The Forestry Commission has recently released a NFI (National Forest Inventory) summary report of the 25-year forecast of softwood availability for the UK.

The Forecasts, covering the period 2017-2041, are calculated by taking the ‘current’ woodland structure and applying the Forestry Commission’s growth and yield models to grow the woodland into the future. By applying a range of management scenarios (describing harvesting and restocking regimes) The Forestry Commission has forecasted the future timber availability and the corresponding growing stock in the woodland.

According to the report, softwood availability will change over the period in exam; it is expected to increase from 18.1 million m3 per annum in 2017–21 to 19.3 million m3 per annum in 2027–31 before reducing to 16.8 million m3 per annum in 2037–41.
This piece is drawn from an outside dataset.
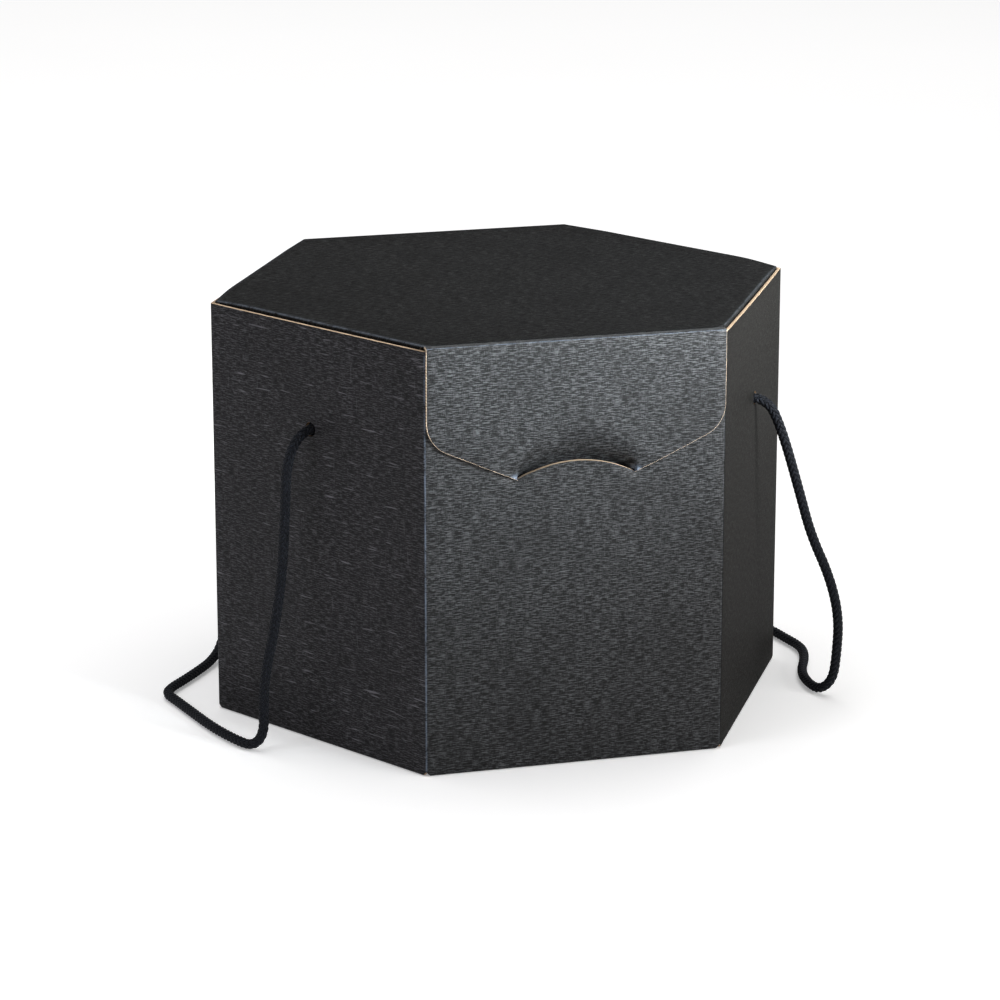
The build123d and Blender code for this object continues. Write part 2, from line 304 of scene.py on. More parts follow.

In terms of volume, the forecast of softwood availability for the UK forest estate is an average of 18.3 million m3 of softwood timber per annum over the 25-year period. The forecast for England is an average of 4.1 million m3 per annum; for Scotland 11.9 million m3 ; for Wales 1.8 million m3 ; and for Northern Ireland 0.5 million m3 . 

These figures assume that FC/NRW/FS estate and Private sector estate profiles are different. Over the forecast period, the Forestry Commission (FC), Natural Resources Wales (NRW) and Forest Service (FS) [FC/NRW/FS] estate will show an overall reduction in forecast availability  with an average of 5.5 million m3 per annum for the next 25 years, if existing forest management plans are followed and production is not constrained.

On the contrary, over the next 25 years, the Private sector estate will experience an overall increase. The upturn will run for the first half of the forecast period and will be followed by a decline in the second half of the period, with annual availability in the last period (2037–41) returning to a level similar to the 2017–21 period. The potential availability of softwood timber from the Private sector estate for the UK is expected to reach an average of 12.2 million m3 per annum.